The sewing machine needle goes up and down at a steady pace. The work finished is observed, with equal persistence, by a sliding camera of the Friend of the Moon video. The close look at fabrics and their structure is typical ofTania Nikulina’s work. The camera which she uses always seems to stare a bit too long, longer than it is pleasant for the viewer, as if it was trying to penetrate the surface of objects and things which it observes, or as if trying to grasp the relations of the people in the video that are far too human, and not only for a machine. The seams of objects inhabiting Tania Nikulina’s stories are created by the same hand as the editing of the final videos. Digital cuts of the individual takes are layered like the multiple materials used by the artist, be it plastic, felt, naturalia, foam or polystyrene.

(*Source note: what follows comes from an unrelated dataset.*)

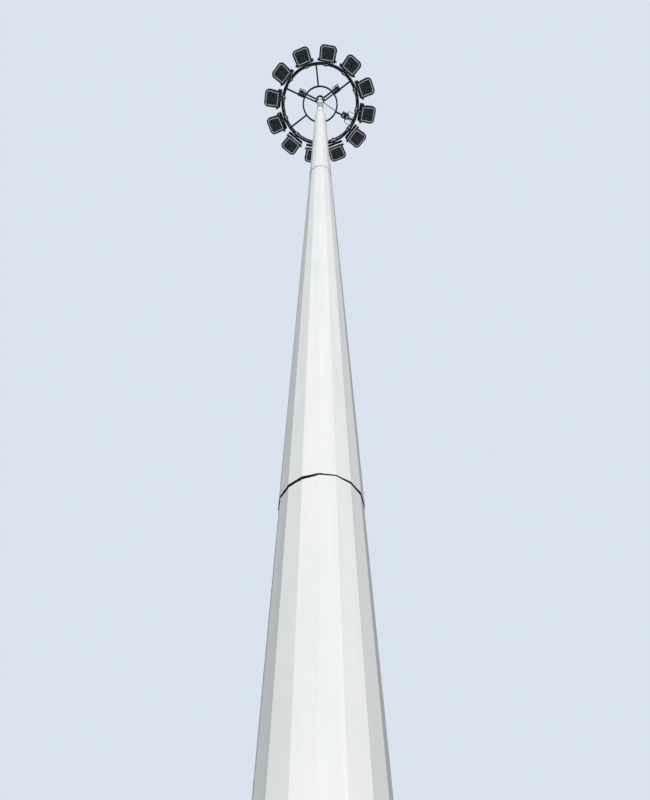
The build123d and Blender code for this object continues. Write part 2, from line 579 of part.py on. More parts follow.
cavity_plan = [
    (12, -cavity_half), (lamp_end - LAMP_OUTER_CORNER, -cavity_half), (lamp_end - 44, -cavity_half + 60),
    (lamp_end - 44, cavity_half - 60), (lamp_end - LAMP_OUTER_CORNER, cavity_half), (12, cavity_half),
]
cavity = extrude(Plane.XY.offset(face_z - 1) * make_face(Polyline(*cavity_plan, close=True)), amount=LAMP_LENGTH)
housing -= cavity & cavity_side
ear_end = (LAMP_INNER_WIDTH + (LAMP_WIDTH - LAMP_INNER_WIDTH) * 2 * LAMP_NOSE / LAMP_LENGTH) / 2
ear_start = ear_end - LAMP_EAR
for s in (-1, 1):
    y0, y1 = sorted((s * ear_start, s * ear_end))
    housing += block(-22, 22, y0, y1, -20, 24)
    y0, y1 = sorted((s * (ear_start + 5), s * (ear_end + 1)))
    housing -= crosswise(PIVOT_RADIUS + RUNNING_CLEARANCE, y0, y1, 0, 0)
glass = lamp_prism(LAMP_FRAME + 0.3, face_z + LAMP_LEDGE - GLASS_THICKNESS, face_z + LAMP_LEDGE)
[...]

A motif often present in Nikulina’s work is the longing for a touch. This involves the need to touch a soft fabric with one’s hand, as well as touching unusual structures only with one’s eyes, like performers (in a video or gallery) not only touching one another but also simultaneously present for the objects-costumes which they inhabit and which touch them. It might be slightly exaggerating to say that this trend is stronger with the artist as a sculptor than with others, as touch can be understood as one of the primary elements of communication, both direct and indirect.

Friend of the Moon video has been stripped (with the exception of the final section) of expressive rituality and theatricality characteristic of Nikulina’s previous efforts. In contrast, the video is unusually plain, striving to appear as a routine affair. Nonetheless, the behaviour of the characters (character) in the video differs from what we see as ordinary. Not so much in the sense of strange clothes and the manner of speech, but the Moon or its friend (or both) differ from the rest of the society and find it difficult to participate in its rhythm, time and manners. Based on Sasha Sokolov’s book A School for Fools, the artist asks what our surroundings mean to us: the surroundings which sometimes softly enwrap us and at other times choke us furiously. She asks: who am I, who are you, and who are they? In the end, we all meet at one feast at one time or at different times. Some are protected by their costumes, others are imprisoned in them.